The Coen brothers have established some reputable trademarks for themselves; most notably, wacky humour, unpredictable plots and perfectly framed camera shots. After films like Raising Arizona (1987) and True Grit (2010) ignited critics and audiences alike with wonder, Joel and Ethan Coen swelled their budgets from indie-flick to Hollywood blockbuster. Their 2016 movie Hail, Caesar! swarmed with energy and famous-faces. But I was a little let down as it seemed the price for Hollywoods glamour was the intricate flair and attention to detail the Coen’s had previously mastered.
I was afraid the same would come with their newest Netflix hit The Ballad of Buster Scruggs. But I was very, very wrong.
And gladly so! With a trailer flaunting the cinematic gloss and equally star-studded cast list, the Coen’s subverted my expectations with a return to ingenious creativity. I say plotlines (plural) as (again, against expectations) The Ballad of Buster Scruggs is not one but six stories. Short stories, I should add. It’s not a six-hour movie, don’t worry! Though all set to the backdrop of the Wild West, these short-films are of differentiating genres. Some funny, some dramatic; some downright bizarre or darkly depressing. An open mind must be maintained when watching this film. A new level of unpredictability, even for the Coen brothers, is given to us. I gave up guessing what was about to happen.
That said, and what is truly admirable the filmmakers talents, the narrative as a whole remains tonally continuous. With different genres, themes and emotions flicking between each Western, it’s amazing how they all fit together so commendably. They were, as the saying goes, each cut from the same cloth. Playing on the typical Coen themes of vengeance, humour, morality and American idioms, a clear thread is followed throughout the entire film.
This thread can be seen as represented by a book used to flick through the pages of each story. Much like a fairy-tale. And there is an ominousness that surrounds the entire catalogue of stories through this. We never see the person reading the book. The endings are ambiguous- often gloomily so. There’s something we don’t fully know. It’s as if we are depraved of the bigger picture. And it’s this subtle notion that really brings them altogether.
Of course, when given a set of mini-films it’s unavoidable that you will prefer some over others. For me, there was only one story that I found a little dull. But honestly, it was most likely down to personal preference. I enjoyed the others too much to care by the end anyway! Fully engaging and cleverly written, the Coen brothers proved themselves again stylistic and imaginative.
Creative plotlines and off-beat scenarios were matched with fully formed, well developed characters. A real example of skilled storytelling was the managing of all this in such small amounts of time. And beyond that, sometimes with little dialogue. The third tale (probably my favourite) had a theatre-performing protagonist that never once spoke off-stage. And his partner probably said a total of about two sentences. Yet, did we understand and sympathize with them? Absolutely.

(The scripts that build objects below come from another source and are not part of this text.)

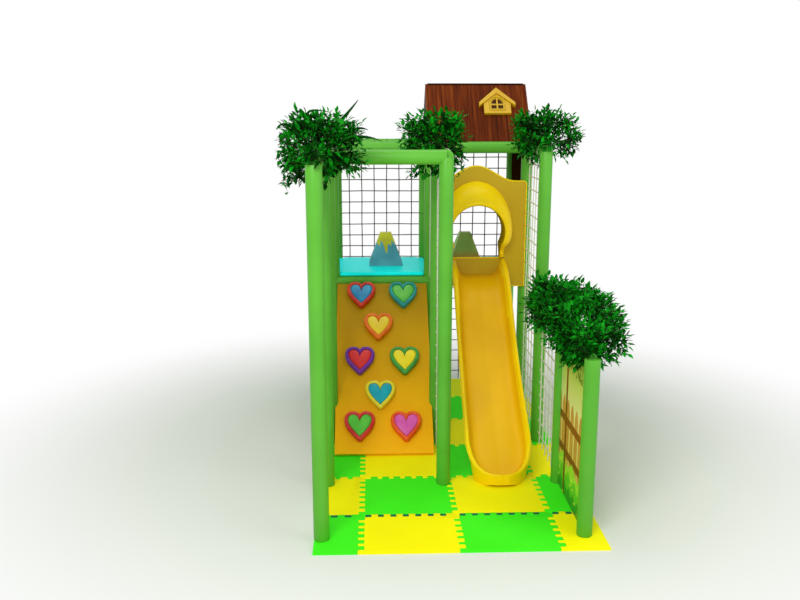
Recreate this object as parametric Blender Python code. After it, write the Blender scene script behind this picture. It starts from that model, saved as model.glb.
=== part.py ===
"""Indoor playground: a padded pipe frame with a climbing ramp, a raised deck, a slide and a small roof.

Columns a, b and c stand one post pitch apart along X, and rows 1 to 5 along Y, front to back.
The origin is below post b3, on the underside of the floor mats. Metres, +Z up.
"""

import math

import bmesh
import bpy
from mathutils import Matrix, Vector

CLEARANCE = 0.0003

# Post grid and heights above the floor
POST_PITCH = 0.8
MAT_THICKNESS = 0.012
TOP_RAIL_HEIGHT = 2.250
LOW_RAIL_HEIGHT = 1.127
DECK_RAIL_HEIGHT = 1.142

# Steel tube and the foam sleeve round it
PIPE_RADIUS = 0.0242
PIPE_SETBACK = 0.012
PIPE_SIDES = 8
LENGTH_PIPE_TURN = math.radians(10)
CROSS_PIPE_TURN = math.radians(18)
SLEEVE_RADIUS = 0.0477
SLEEVE_SIDES = 16

# Floor mats: how far they reach past the outer posts
MAT_PAST_LEFT = 0.045
MAT_PAST_RIGHT = 0.120
MAT_PAST_FRONT = 0.181
MAT_PAST_BACK = 0.053

# Deck pads and the foam peaks that stand on them
PAD_THICKNESS = 0.028
PAD_OVERHANG = 0.040
PAD_EDGE = 0.006
PEAK_BASE = 0.295
PEAK_TOP = 0.095
PEAK_HEIGHT = 0.280
PEAK_EDGE = 0.006
PEAK_SETBACK = 0.420
LEFT_PEAK_SHIFT = 0.040
RIGHT_PEAK_SHIFT = -0.060

# Climbing ramp
RAMP_WIDTH = 0.745
RAMP_THICKNESS = 0.040
RAMP_SLOPE = math.radians(46.26)
RAMP_FOOT_TO_DECK = 1.105
RAMP_REST = 0.004

# Heart-shaped climbing holds
HEART_WIDTH = 0.240
HEART_HEIGHT = 0.235
HEART_DEPTH = 0.056
HEART_POINTS = 16
HEART_BAND = 0.034
HEART_GROOVE = 0.005
HEART_EDGE = 0.009
# Each hold: name, distance right of the ramp's middle, distance up the slope from its foot, colour
HEARTS = (
    ("heart_red_blue", -0.172, 1.389, (0.80, 0.06, 0.02)),
    ("heart_teal_green", 0.173, 1.386, (0.02, 0.35, 0.38)),
    ("heart_orange_yellow", -0.034, 1.084, (0.90, 0.20, 0.01)),
    ("heart_purple_red", -0.184, 0.775, (0.20, 0.05, 0.35)),
    ("heart_green_yellow", 0.170, 0.771, (0.10, 0.45, 0.06)),
    ("heart_yellow_cyan", -0.026, 0.475, (0.80, 0.65, 0.03)),
    ("heart_red_green", -0.185, 0.213, (0.68, 0.03, 0.03)),
    ("heart_orange_pink", 0.168, 0.209, (0.90, 0.11, 0.01)),
)

# Slide: its bed line from the panel down to the floor, as distance in front of row 4 and height
SLIDE_TOP_HEIGHT = 1.206
SLIDE_BED = (
    (0.180, 1.197),
    (0.300, 1.135),
    (0.420, 1.030),
    (0.600, 0.838),
    (0.850, 0.608),
    (1.110, 0.407),
    (1.370, 0.232),
    (1.560, 0.122),
    (1.665, 0.079),
    (1.715, 0.070),
)
SLIDE_STEPS_PER_SPAN = 2
SLIDE_HALF_WIDTH = 0.230
SLIDE_FLARE = 0.012
SLIDE_RIM_HEIGHT = 0.106
SLIDE_RIM_WIDTH = 0.034
SLIDE_SEAT_RISE = 0.030
SLIDE_SEAT_LENGTH = 0.160
SLIDE_FLOOR = 0.024
SLIDE_NOSE = 0.200

# Hood panel: a moulded plate with a wavy top and a keyhole opening under a hood
PANEL_THICKNESS = 0.026
PANEL_BOTTOM = 1.102
PANEL_SHOULDER = 1.984
PANEL_CROWN = 0.124
SILL_HEIGHT = 1.340
DOOR_TOP = 1.797
DOOR_HALF_WIDTH = 0.214
NECK_HALF_WIDTH = 0.196
HOOD_SHIFT = -0.024
HOOD_DEPTH = 0.225
HOOD_FLARE_TOP = 0.184
HOOD_FLARE_SIDE = 0.088
HOOD_LIP = 0.016
HOOD_BOTTOM = 1.352
HOOD_POINTS = 22

# Nets
ROPE_RADIUS = 0.005
BACK_NET_COLUMNS = 7
LEFT_NET_COLUMNS = 3
BAY_NET_COLUMNS = 4
BACK_NET_ROW = 0.1016
SIDE_NET_ROW = 0.245
NET_BOTTOM = 0.022

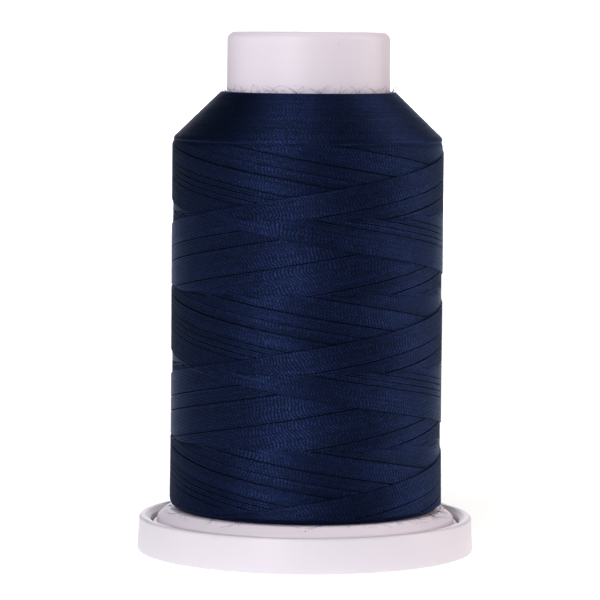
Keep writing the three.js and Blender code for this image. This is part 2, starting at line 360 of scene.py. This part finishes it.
core_plastic = moulded_plastic("core_plastic", (0.86, 0.77, 0.87), (0.88, 0.80, 0.89), 0.42)
core_ring = turned(
    [
        (BARREL, 2.0, 0.3),
        (BARREL, FLANGE_UNDER, 0.5),
        (22.3, FLANGE_UNDER, 0.5),
        (FLANGE - LIP, FLANGE_TOP - 2.35, 0.3),
        (FLANGE - LIP, LIP_BOTTOM, 0.2),
        (FLANGE, LIP_BOTTOM, 0.25),
        (FLANGE, LEDGE, 0.2),
        (FLANGE - LEDGE_WIDTH, LEDGE, 0.4),
        (FLANGE - LEDGE_WIDTH, FLANGE_TOP - 1.35, 0.6),
        (FLANGE_CROWN, FLANGE_TOP, 0.9),
        (BARREL, FLANGE_TOP, 0.3),
        (BARREL, WINDING_TOP),
        (BARREL - 0.02, CORE_TOP - 0.85, 1.1),
        (BARREL - 0.87, CORE_TOP, 1.1),
        (BARREL - NECK_WALL, CORE_TOP, 0.35),
        (BARREL - NECK_WALL, WEB_TOP, 0.4),
        (PIN_BORE, WEB_TOP, 0.35),
        (PIN_BORE, HUB_BOTTOM, 0.25),
        (HUB, HUB_BOTTOM, 0.25),
        (HUB, WEB_UNDER, 0.4),
        (BARREL_INSIDE, WEB_UNDER, 0.4),
        (BARREL_INSIDE, 5.2),
        (BARREL_INSIDE - BEAD, 5.2, 0.1),
        (BARREL_INSIDE - BEAD, 4.6, 0.1),
        (BARREL_INSIDE, 4.0),
        (BARREL_INSIDE, 2.0, 0.3),
    ]
)
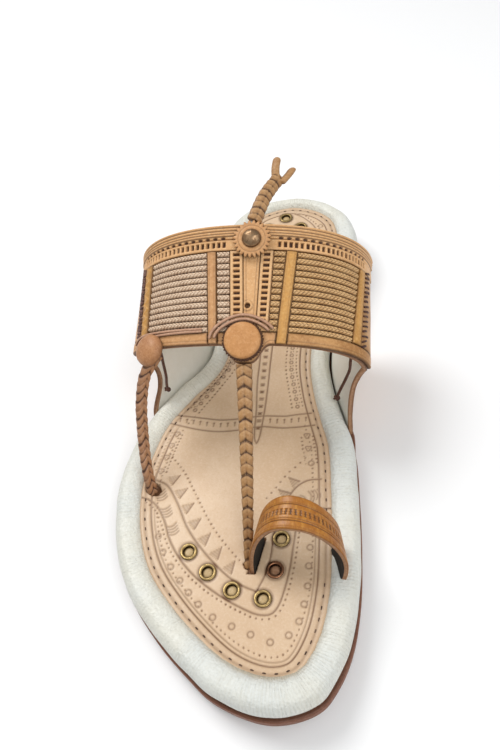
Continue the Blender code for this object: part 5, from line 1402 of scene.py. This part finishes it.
def make_buttons():
    """Front button with a frayed dark edge and the domed side button."""
    sides = 240
    angle = np.linspace(0, 2 * pi, sides, endpoint=False)
    fray = wander(angle, (2 * pi / 37, 0.5), (2 * pi / 52, 0.5), (2 * pi / 23, 0.3))
    centre, axis = band_seat(FRONT_BUTTON_AT, 0.0011)
    profile = ((7.6, 0.0), (8.75, 0.15), (8.85, 0.75), (8.6, 1.2), (8.05, 1.45), (7.95, 1.75), (7.9, 2.2), (7.65, 2.6),
               (7.0, 2.85), (5.8, 3.02), (4.0, 3.12), (2.0, 3.16), (0.4, 3.17))
    rough = np.array([0, 1, 1.2, 1.0, 0.3, 0.1, 0.1, 0.05, 0, 0, 0, 0, 0])[:, None]
    # dark edge: partly the burnt cut edge, partly painted shade under the disc's rim
    dark = np.array([1, 1, 1, 0.95, 0.95, 0.6, 0.25, 0.1, 0, 0, 0, 0, 0])[:, None]
    disc = turned_disc("front_button_leather", profile, sides, centre, axis, BUTTON, 0.034 * fray * rough, dark)
    settle(disc, "strap", "front_button")
    centre, axis = band_seat(SIDE_BUTTON_AT, 0.0004)
    profile = ((6.0, 0.0), (6.8, 0.3), (7.15, 1.0), (7.2, 1.8), (6.95, 2.7), (6.35, 3.5), (5.4, 4.2), (4.1, 4.75), (2.6, 5.1),
               (1.1, 5.28), (0.3, 5.3))
    pleat = np.array([1, 1, 1, 0.9, 0.7, 0.4, 0.2, 0, 0, 0, 0])[:, None]
    folds = wander(angle, (2 * pi / 9, 0.5), (2 * pi / 14, 0.5))
    dark = np.array([1, 0.9, 0.5, 0.2, 0.08, 0, 0, 0, 0, 0, 0])[:, None]
    dome = turned_disc("side_button_leather", profile, sides, centre, axis, SIDE_SKIN, 0.014 * folds * pleat, dark)
    settle(dome, "strap", "side_button")


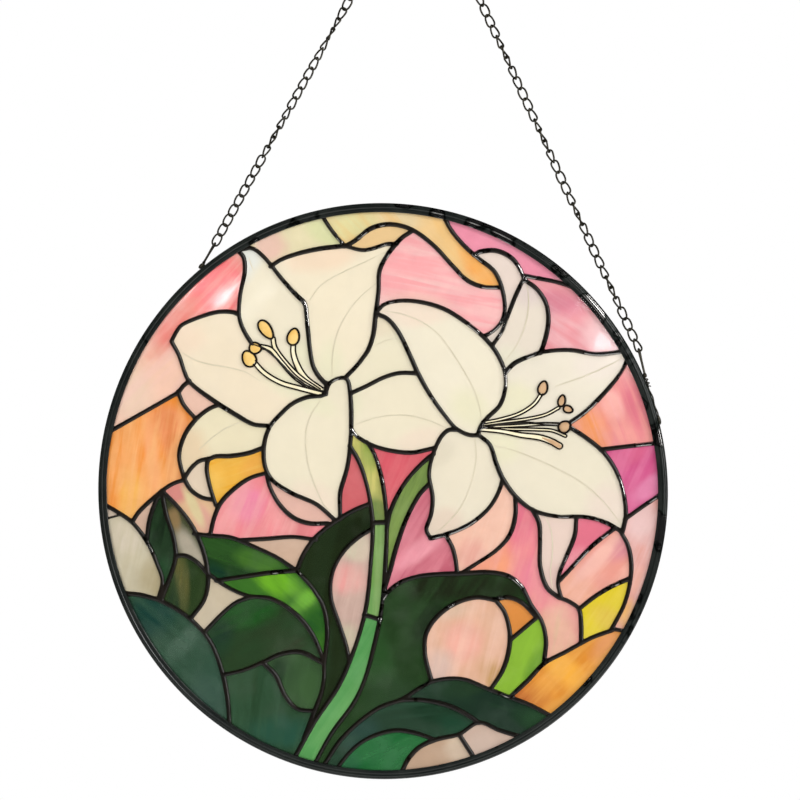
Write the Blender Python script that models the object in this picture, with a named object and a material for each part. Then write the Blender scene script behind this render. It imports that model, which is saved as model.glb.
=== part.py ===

It’s somewhat infuriating that we only get such a small slice of this great cinema.
Some have even gone as far as to complain about the unsatisfying feeling following The Ballad of Buster Scruggs. But what can that do but illustrate how entertaining it is? We just want more! I personally feel the lack of clarification adds to the mystery of the film. We aren’t supposed to know it all. And that’s the point. Granted, the very final scene could have been a little clearer…but I forgive it. Overall, I think this polished inventory superbly exemplifies the many abilities of the Coen brothers. We get the eccentricities of The Big Lebowski (1998), black comedy of Fargo (1996) and gritty foreboding of No Country for Old Men (2007) all in one.